Dogen on Enlightenment

“Kindling becomes ash, and cannot become kindling again. However, we should not see the ash as after and the kindling as before. Know that kindling abides in the normative state of kindling, and though it has a before and after, the realms of before and after disconnected. Ash, in the normative state of ash, has before and after. Just as that kindling, after having become ash, does not again become kindling, so after dying a person does not become alive again.

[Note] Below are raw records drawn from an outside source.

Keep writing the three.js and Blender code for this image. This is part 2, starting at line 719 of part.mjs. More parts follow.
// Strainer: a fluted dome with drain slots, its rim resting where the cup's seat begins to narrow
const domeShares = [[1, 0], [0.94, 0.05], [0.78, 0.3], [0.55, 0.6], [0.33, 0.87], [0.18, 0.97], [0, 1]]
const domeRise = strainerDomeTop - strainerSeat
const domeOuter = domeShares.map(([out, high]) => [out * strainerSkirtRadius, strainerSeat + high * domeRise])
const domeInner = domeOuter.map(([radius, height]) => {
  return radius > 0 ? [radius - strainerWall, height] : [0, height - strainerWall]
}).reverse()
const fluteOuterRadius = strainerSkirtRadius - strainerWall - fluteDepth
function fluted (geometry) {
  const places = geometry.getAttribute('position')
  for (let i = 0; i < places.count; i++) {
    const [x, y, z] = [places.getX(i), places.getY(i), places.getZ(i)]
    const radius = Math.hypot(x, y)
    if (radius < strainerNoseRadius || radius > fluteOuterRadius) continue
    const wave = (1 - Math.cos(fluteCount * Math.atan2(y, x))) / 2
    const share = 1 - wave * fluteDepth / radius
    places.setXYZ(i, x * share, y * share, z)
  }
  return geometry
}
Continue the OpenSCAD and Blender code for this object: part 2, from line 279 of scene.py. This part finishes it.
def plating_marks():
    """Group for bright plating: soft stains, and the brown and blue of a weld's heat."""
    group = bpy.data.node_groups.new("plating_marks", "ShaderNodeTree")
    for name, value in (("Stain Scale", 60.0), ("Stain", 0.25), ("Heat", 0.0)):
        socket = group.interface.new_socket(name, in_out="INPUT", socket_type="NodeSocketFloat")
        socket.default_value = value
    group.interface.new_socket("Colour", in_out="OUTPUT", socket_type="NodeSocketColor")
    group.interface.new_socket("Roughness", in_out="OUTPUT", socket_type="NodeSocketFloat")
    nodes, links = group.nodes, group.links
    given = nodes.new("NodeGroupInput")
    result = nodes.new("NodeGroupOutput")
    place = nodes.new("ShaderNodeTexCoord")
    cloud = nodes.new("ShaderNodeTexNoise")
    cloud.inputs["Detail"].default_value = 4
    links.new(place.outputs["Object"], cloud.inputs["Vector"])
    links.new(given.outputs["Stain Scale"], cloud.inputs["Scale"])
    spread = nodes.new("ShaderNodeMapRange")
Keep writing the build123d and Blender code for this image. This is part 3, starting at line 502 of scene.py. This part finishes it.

This being the case, not saying that life becomes death is an established custom in Buddhism -therefore it is called unborn. That death does not become life is an established teaching of the Buddha; therefore we say imperishable. Life is an individual temporal state, death is an individual temporal state. It is like winter and spring – we don’t think winter becomes spring, we don’t say spring becomes summer.People’s attaining enlightenment is like the moon reflected in water. The moon does not get wet, the water isn’t broken. Though it is a vast expansive light, it rests in a little bit of water – even the whole moon, the whole sky, rests in a dewdrop on the grass, rests in even a single droplet of water. That enlightenment does not shatter people is like the moon not piercing the water.


People’s not obstructing enlightenment is like the drop of dew not obstructing the moon in the sky. The depth is proportionate to the height. As for the length and brevity of time, examining the great and small bodies of water, you should discern the breadth and narrowness of the moon in the sky.”